Some comments on the tools I used to build it: I wrote the code in python and numpy, of course. But key to the process was a module by the author of the RFI detection tool that let me construct python objects from the detector's statistics files. Given this, I used medians to construct a bandpass for each file (since medians are better than means at discarding crazy outliers, which is the whole point of the exercise). I then used masked arrays to flag any bad channels, and scale the result so its median is one. I repeat this process on many beams, then take a median (using the masked array median to nicely ignore any bogus data points). This gives me my system bandpass. Comparing an individual beam to the bandpass then proceeds by constructing a masked median of the file as before, scaling it so its median matches that of the system bandpass, and then counting the points where it is very different.

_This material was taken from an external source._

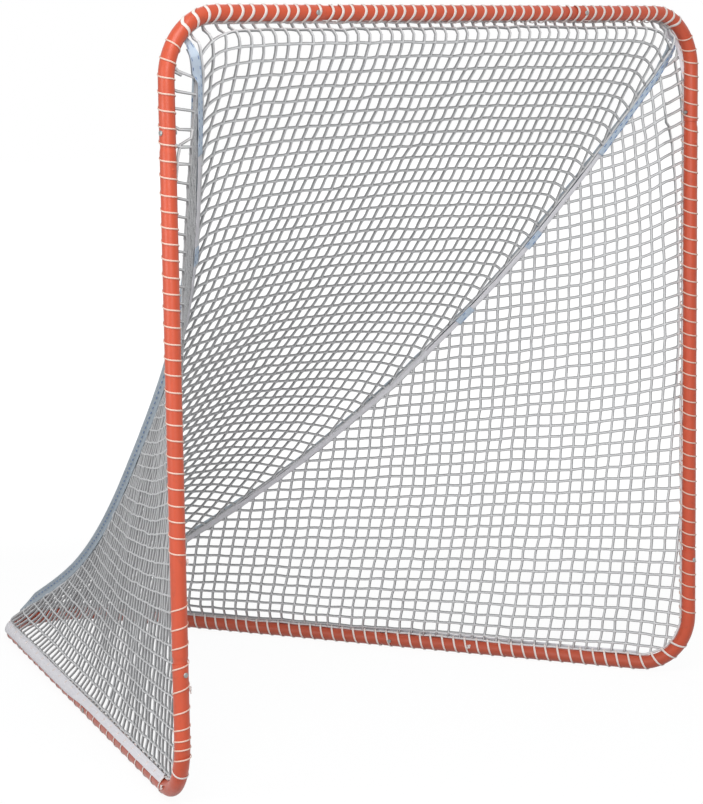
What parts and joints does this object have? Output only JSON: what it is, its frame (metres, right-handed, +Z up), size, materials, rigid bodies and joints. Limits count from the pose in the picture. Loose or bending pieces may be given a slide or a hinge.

In all, it has proved invaluable to have the masked array tools; they just do the Right Thing with bad data, vastly simplifying my code.


Daniel Lakeland said...

Hi Anne, this is Dan Lakeland. I enjoyed hearing about your data filtering and rejection issues on Andrew Gelman's blog, so I am subscribing to your blog to hear more. I worked with an ex-astronomer for a while, and did an undergraduate project on signal processing for audio data, so I am somewhat familiar with your world of signal and noise.

Anne M. Archibald said...

Hi Dan, nice to meet you! I actually got into astronomy, in a way, through audio signal processing: talking to a friend about the problems she was dealing with I found some clever ways to apply the signal-processing stuff I was tinkering with to her problem, I spoke to her supervisor, and so when I decided to transfer into astronomy I had a supervisor who knew what I could do. And, interestingly, our sampling rates are really audio rates — only we have four-thousand channel audio to work with. I often think about whether there are ways to "visualize" pulsar data as audio, with little luck so far.